E o orador prossegue, com o mesmo entusiasmo (entusiasmado e, certamente, entusiasmando): ”A palavra, que traduziu a força da onipotência divina, revela e traduz a máxima força humana. Instrui e constrói, vence e convence, alumia e extasia, move e comove, afama e infama, forma, reforma e transforma; evangeliza a ciência, que é um prodígio, e difunde a religião, que é um milagre. E quão danosas as graças do dizer! Quão admiráveis os prestígios da palavra!”. Estou certo que nesta altura da sua oração, o orador foi interrompido por demorados e frenéticos aplausos e incontidos gritos de entusiasmo.
E Alves Mendes arremata, num “gran finale”, dessa forma sua vibrante oração: “Ela (a palavra) ostenta a majestade da arquitetura, o relevo da escultura, o colorido da pintura, a harmonia da música, o ritmo da poesia; e, sobre tais predicamentos, sobre tantas e tamanhas opulências acende pela concionatória, acende e faz circular singularmente a paixão, o entusiasmo, a vida.

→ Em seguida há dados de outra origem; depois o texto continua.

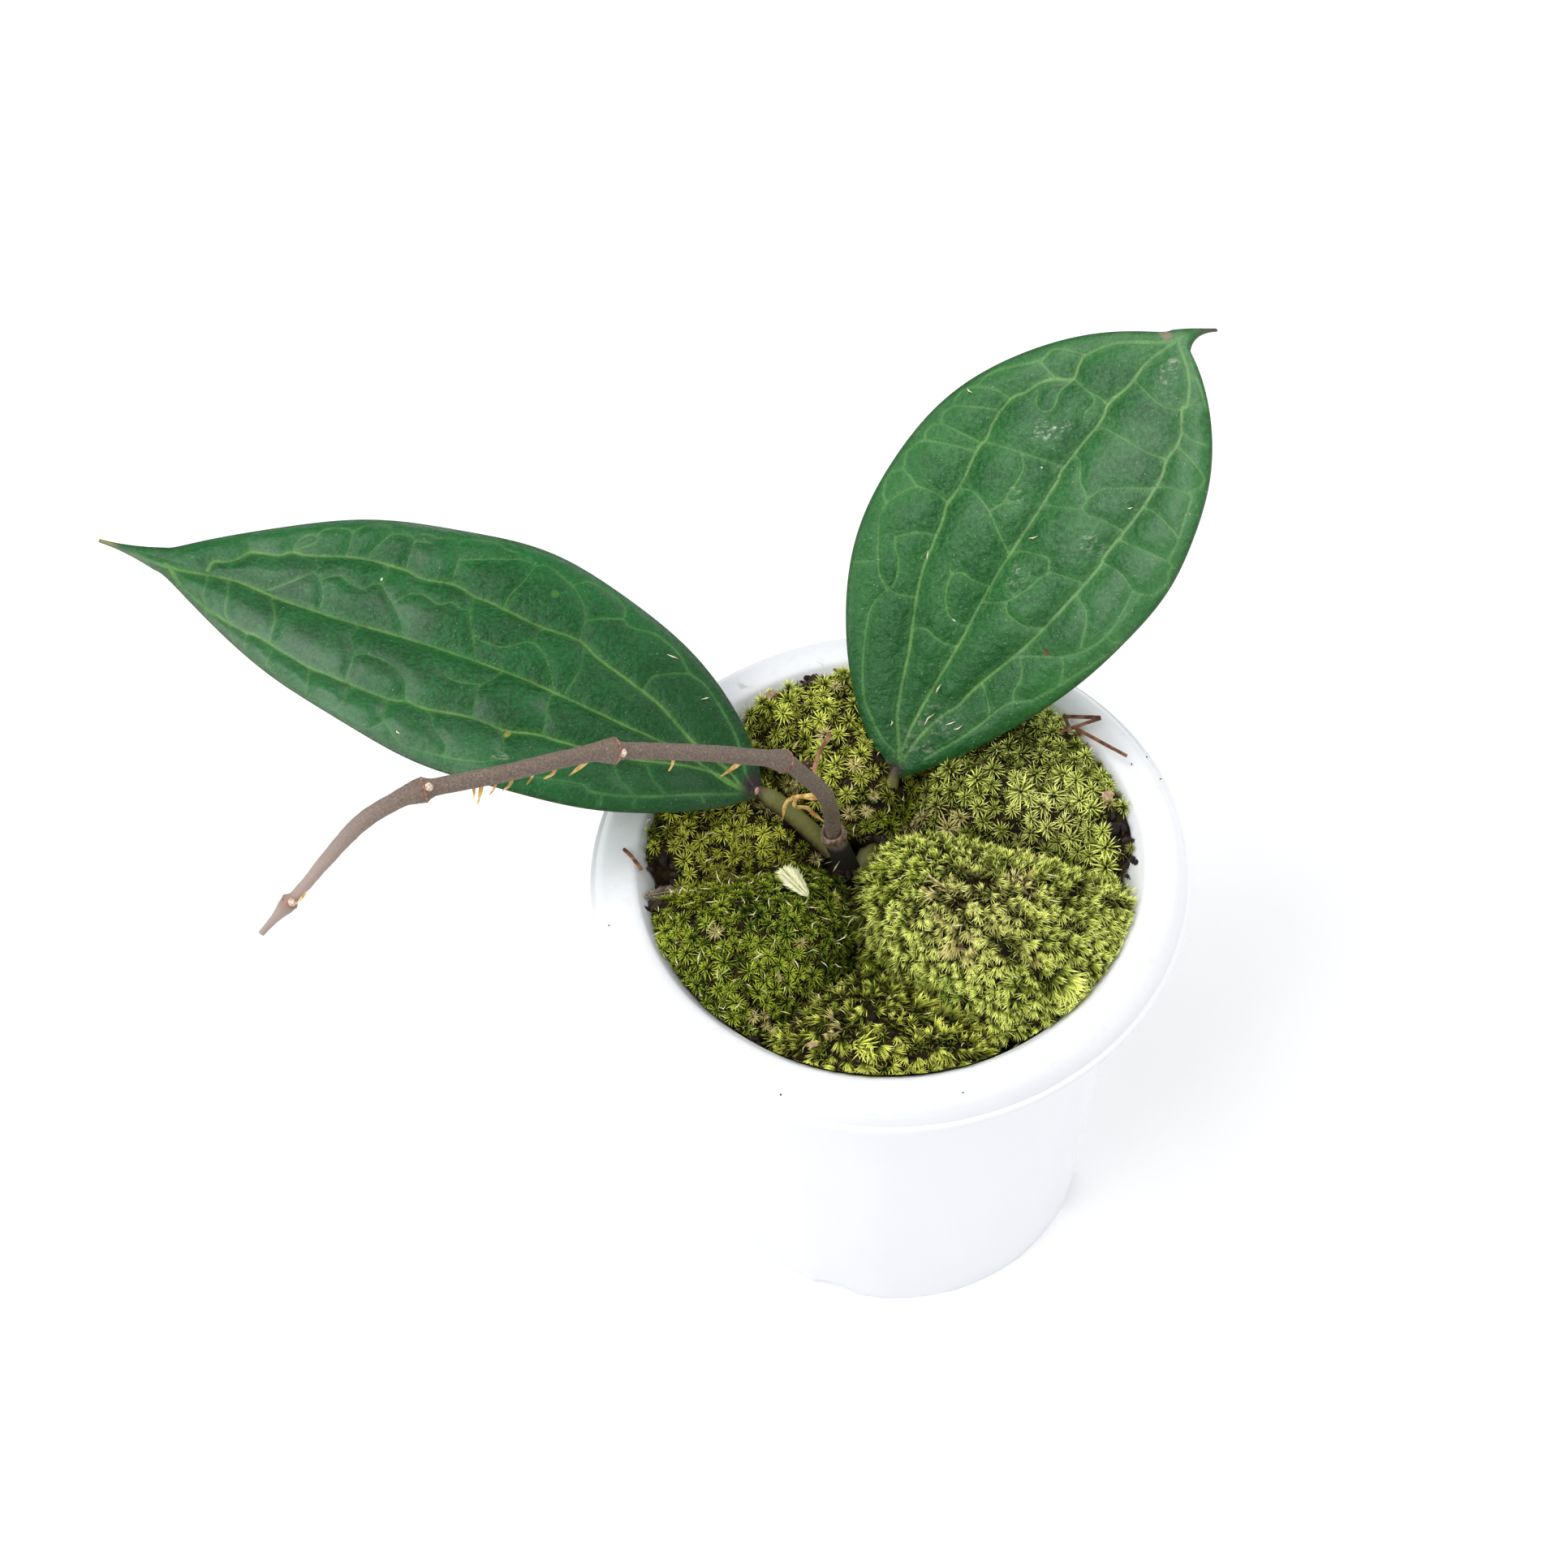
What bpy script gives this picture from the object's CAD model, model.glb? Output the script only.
import math

import bpy
import numpy as np
from mathutils import Matrix, Vector
from mathutils.kdtree import KDTree


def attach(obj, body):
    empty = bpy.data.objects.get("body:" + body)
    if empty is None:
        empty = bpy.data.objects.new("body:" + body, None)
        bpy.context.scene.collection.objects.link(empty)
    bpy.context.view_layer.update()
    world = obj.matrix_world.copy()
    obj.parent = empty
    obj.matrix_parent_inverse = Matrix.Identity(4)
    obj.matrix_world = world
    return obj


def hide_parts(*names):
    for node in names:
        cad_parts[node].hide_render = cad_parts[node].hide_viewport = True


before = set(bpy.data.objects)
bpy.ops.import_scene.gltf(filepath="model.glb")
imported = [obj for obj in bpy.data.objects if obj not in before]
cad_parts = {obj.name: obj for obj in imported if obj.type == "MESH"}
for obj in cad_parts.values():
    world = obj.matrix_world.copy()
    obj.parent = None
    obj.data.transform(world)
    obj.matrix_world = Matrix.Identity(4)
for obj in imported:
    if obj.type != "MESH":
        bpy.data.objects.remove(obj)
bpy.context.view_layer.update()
MM = 0.001
chance = np.random.default_rng(7)


# Pot
# A moulded pot of white plastic that stands on a foot ring with four notches. Its wall is pressed
# into sixteen shallow panels, and its lip is rolled outwards and ends in a small bead.

FOOT_RADIUS = 41.5
BODY_TOP_RADIUS = 49.5
BODY_TOP = 104
BODY_BULGE = 0.5
WALL = 1.3
MOUTH_RADIUS = 52
POT_HEIGHT = 112
FLOOR_UNDERSIDE = 2.4
FLOOR_TOP = 4
BEAD = 105.8
POT_TURNS = 192
PANELS = 16
PANEL_EDGE = -7.5
PANEL_DIP = 0.45
NOTCHES = 4
NOTCH_ANGLE = -23.5
NOTCH_SIZE = (10, 6, 7.2)
DRAIN_HOLES = 4
DRAIN_ANGLE = 45
DRAIN_CIRCLE = 26
DRAIN_RADIUS = 4.5
LIP_STAIN = (-28, 44.5, 108)


class Value:
    """A number that varies over a surface. Arithmetic on it adds Math nodes."""

    def __init__(self, finish, socket):
        self.finish = finish
        self.socket = socket

    def join(self, operation, *others):
        return self.finish.add("Math", {"operation": operation}, dict(enumerate(others)))

    def __add__(self, other):
        return self.join("ADD", self, other)

    def __radd__(self, other):
        return self.join("ADD", other, self)

    def __sub__(self, other):
        return self.join("SUBTRACT", self, other)

    def __rsub__(self, other):
        return self.join("SUBTRACT", other, self)

    def __mul__(self, other):
        return self.join("MULTIPLY", self, other)

    def __truediv__(self, other):
        return self.join("DIVIDE", self, other)

    def __pow__(self, other):
        return self.join("POWER", self, other)

    def smooth(self, low, high):
        """Runs from 0 at low to 1 at high. Low may be the larger one."""
        return self.finish.add(
            "MapRange", {"interpolation_type": "SMOOTHSTEP", "clamp": True},
            {"Value": self, "From Min": low, "From Max": high, "To Min": 0.0, "To Max": 1.0},
        )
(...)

A palavra florente e florida, imaginosa e varonil, literária e rutilante, vale uma glória, frisa uma cultura, reflete uma civilização”.

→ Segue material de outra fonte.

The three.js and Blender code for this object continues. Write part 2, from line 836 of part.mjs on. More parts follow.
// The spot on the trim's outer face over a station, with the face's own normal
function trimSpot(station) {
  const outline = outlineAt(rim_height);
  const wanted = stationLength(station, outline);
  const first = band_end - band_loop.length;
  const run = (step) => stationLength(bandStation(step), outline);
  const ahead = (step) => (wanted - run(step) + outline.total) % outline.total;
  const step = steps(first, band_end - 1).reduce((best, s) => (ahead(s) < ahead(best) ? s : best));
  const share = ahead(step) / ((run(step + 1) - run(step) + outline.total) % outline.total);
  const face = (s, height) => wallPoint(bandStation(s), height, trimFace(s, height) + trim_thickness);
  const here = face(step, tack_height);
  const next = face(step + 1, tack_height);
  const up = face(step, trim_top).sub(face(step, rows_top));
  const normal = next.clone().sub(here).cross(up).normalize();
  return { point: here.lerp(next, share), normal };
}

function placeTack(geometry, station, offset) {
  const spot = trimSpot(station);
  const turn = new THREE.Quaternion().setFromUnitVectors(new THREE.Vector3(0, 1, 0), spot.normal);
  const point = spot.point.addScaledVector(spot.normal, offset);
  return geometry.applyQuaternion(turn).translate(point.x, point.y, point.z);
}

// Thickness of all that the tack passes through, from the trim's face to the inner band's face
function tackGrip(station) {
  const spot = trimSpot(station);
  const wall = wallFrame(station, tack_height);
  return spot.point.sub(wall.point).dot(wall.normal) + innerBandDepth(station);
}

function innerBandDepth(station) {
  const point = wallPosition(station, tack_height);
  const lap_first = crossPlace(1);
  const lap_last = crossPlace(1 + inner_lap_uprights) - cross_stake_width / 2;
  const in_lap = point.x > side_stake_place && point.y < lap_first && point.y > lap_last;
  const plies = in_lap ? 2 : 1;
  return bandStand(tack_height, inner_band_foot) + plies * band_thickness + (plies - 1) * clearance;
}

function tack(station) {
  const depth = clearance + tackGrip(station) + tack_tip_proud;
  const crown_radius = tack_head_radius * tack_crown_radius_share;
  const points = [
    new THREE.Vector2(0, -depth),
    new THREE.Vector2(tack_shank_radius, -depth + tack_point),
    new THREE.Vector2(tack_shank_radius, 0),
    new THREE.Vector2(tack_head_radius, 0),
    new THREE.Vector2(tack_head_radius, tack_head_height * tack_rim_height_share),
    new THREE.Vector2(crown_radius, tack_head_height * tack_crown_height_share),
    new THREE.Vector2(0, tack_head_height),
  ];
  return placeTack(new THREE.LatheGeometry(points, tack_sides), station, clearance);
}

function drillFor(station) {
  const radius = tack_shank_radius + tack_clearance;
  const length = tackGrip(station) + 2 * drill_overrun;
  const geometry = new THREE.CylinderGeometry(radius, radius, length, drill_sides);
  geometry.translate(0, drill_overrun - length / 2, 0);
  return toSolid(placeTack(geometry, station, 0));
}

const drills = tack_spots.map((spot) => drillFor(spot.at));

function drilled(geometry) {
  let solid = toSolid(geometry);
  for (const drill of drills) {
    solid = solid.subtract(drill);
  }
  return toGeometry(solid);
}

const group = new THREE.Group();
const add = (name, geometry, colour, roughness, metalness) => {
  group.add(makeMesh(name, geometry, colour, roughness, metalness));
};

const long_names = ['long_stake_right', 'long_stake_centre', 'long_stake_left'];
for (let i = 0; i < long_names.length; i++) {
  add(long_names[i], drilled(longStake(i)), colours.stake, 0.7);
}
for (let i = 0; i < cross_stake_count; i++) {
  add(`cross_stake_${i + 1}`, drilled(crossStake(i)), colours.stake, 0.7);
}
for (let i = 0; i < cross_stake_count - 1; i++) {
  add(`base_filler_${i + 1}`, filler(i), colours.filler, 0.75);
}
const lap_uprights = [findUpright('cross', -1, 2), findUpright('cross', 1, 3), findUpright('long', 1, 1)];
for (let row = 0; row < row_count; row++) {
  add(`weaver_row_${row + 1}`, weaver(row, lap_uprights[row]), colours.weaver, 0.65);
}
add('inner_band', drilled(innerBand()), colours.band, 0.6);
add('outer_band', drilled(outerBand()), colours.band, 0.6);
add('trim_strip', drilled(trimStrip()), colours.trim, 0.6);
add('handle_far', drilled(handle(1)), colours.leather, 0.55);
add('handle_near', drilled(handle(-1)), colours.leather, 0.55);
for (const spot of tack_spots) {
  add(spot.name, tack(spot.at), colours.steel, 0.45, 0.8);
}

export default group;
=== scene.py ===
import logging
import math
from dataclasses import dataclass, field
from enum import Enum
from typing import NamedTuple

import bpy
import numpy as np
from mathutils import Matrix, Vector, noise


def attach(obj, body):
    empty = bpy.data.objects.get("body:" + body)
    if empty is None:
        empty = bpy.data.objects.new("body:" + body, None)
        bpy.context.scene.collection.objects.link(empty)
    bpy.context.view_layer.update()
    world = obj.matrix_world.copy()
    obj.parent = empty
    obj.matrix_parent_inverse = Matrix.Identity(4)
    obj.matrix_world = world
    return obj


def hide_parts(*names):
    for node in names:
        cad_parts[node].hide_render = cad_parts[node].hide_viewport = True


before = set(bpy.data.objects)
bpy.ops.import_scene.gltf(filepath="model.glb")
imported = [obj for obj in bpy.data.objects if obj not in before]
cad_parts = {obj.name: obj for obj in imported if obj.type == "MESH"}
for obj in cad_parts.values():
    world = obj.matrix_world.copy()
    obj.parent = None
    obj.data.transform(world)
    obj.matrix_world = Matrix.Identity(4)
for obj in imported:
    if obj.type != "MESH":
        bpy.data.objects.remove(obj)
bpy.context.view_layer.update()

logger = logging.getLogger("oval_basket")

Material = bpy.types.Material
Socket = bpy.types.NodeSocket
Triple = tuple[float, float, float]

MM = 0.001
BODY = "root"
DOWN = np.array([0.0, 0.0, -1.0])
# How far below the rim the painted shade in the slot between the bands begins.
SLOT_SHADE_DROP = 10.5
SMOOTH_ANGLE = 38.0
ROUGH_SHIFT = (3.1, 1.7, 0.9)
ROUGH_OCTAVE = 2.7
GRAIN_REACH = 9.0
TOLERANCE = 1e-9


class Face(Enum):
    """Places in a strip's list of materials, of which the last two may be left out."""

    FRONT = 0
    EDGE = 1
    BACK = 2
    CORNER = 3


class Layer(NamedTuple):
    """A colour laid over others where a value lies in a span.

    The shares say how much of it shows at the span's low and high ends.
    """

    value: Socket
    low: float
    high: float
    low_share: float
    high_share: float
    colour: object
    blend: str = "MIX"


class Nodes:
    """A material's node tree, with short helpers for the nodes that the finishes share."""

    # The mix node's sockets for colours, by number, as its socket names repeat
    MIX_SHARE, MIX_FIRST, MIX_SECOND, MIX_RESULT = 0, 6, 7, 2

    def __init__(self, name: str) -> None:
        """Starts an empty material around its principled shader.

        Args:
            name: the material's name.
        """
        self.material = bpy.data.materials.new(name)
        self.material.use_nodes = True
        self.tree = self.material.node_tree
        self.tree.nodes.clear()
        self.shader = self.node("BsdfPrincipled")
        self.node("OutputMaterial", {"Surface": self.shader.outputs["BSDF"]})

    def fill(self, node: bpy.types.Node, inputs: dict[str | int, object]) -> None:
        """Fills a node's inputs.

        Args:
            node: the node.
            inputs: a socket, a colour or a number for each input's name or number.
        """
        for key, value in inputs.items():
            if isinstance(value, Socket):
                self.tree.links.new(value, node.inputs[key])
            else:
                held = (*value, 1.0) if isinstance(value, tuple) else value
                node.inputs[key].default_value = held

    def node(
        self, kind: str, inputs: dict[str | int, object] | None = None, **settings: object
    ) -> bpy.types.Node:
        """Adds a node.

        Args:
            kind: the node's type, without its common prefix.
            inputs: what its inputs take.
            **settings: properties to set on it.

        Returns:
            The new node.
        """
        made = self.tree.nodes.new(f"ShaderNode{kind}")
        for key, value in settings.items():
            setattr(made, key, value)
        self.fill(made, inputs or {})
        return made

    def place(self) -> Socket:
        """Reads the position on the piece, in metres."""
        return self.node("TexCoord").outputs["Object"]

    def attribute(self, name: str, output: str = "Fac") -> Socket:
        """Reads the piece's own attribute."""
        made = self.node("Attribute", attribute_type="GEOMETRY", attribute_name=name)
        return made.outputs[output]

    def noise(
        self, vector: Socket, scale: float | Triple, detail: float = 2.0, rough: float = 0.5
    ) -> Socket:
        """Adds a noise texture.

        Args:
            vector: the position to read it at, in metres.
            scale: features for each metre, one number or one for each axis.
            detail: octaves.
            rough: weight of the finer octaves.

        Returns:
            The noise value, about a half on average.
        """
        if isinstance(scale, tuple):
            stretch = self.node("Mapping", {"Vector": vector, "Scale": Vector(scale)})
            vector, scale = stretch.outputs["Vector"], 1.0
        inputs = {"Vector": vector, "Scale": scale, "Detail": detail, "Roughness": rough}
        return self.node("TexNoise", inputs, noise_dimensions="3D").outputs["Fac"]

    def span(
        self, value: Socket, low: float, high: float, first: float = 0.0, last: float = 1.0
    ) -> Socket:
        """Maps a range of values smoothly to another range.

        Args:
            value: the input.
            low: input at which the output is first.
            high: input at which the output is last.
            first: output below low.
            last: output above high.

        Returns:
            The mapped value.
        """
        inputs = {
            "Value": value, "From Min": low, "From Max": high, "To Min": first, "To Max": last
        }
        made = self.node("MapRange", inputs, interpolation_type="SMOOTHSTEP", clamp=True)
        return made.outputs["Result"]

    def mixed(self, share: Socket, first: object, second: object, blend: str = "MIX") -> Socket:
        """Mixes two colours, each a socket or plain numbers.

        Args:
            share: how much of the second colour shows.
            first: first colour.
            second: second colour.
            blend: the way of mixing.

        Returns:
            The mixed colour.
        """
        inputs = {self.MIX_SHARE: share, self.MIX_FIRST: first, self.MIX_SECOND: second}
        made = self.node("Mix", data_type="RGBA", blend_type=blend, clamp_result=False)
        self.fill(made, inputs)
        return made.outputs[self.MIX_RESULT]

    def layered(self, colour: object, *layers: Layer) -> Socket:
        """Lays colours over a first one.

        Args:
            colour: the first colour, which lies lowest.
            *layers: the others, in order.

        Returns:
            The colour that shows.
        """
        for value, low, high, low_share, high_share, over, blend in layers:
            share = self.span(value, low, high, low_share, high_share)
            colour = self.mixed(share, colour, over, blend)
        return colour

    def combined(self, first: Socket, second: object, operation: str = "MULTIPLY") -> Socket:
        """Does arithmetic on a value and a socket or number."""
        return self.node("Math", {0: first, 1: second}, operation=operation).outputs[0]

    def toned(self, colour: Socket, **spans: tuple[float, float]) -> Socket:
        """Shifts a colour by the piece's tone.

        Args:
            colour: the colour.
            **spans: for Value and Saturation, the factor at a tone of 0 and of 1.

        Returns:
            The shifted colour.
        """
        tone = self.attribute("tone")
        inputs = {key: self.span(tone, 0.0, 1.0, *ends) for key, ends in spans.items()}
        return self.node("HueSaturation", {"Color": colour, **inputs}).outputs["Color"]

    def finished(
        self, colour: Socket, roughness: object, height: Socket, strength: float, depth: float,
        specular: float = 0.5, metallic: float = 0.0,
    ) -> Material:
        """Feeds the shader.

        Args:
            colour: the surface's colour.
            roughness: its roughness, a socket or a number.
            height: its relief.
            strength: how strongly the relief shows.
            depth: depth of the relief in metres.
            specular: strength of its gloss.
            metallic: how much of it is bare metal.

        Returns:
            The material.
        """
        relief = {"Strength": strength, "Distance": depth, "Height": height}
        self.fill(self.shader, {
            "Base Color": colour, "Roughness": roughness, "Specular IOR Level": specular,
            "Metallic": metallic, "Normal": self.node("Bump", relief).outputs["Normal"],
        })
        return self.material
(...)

E eu, mudo de espanto e embevecido com a beleza do discurso, encerro estas reflexões emprestando a opinião do ilustre filósofo alemão, Johann Gottfried Von Herder, ele também emérito estilista: “Quando o homem se viu colocado no estado de reflexão que lhe é próprio e quando a reflexão pôde pela primeira vez atuar livremente, o homem inventou a linguagem”. Bendita invenção (mesmo podendo, em certas circunstâncias, ser maldita)!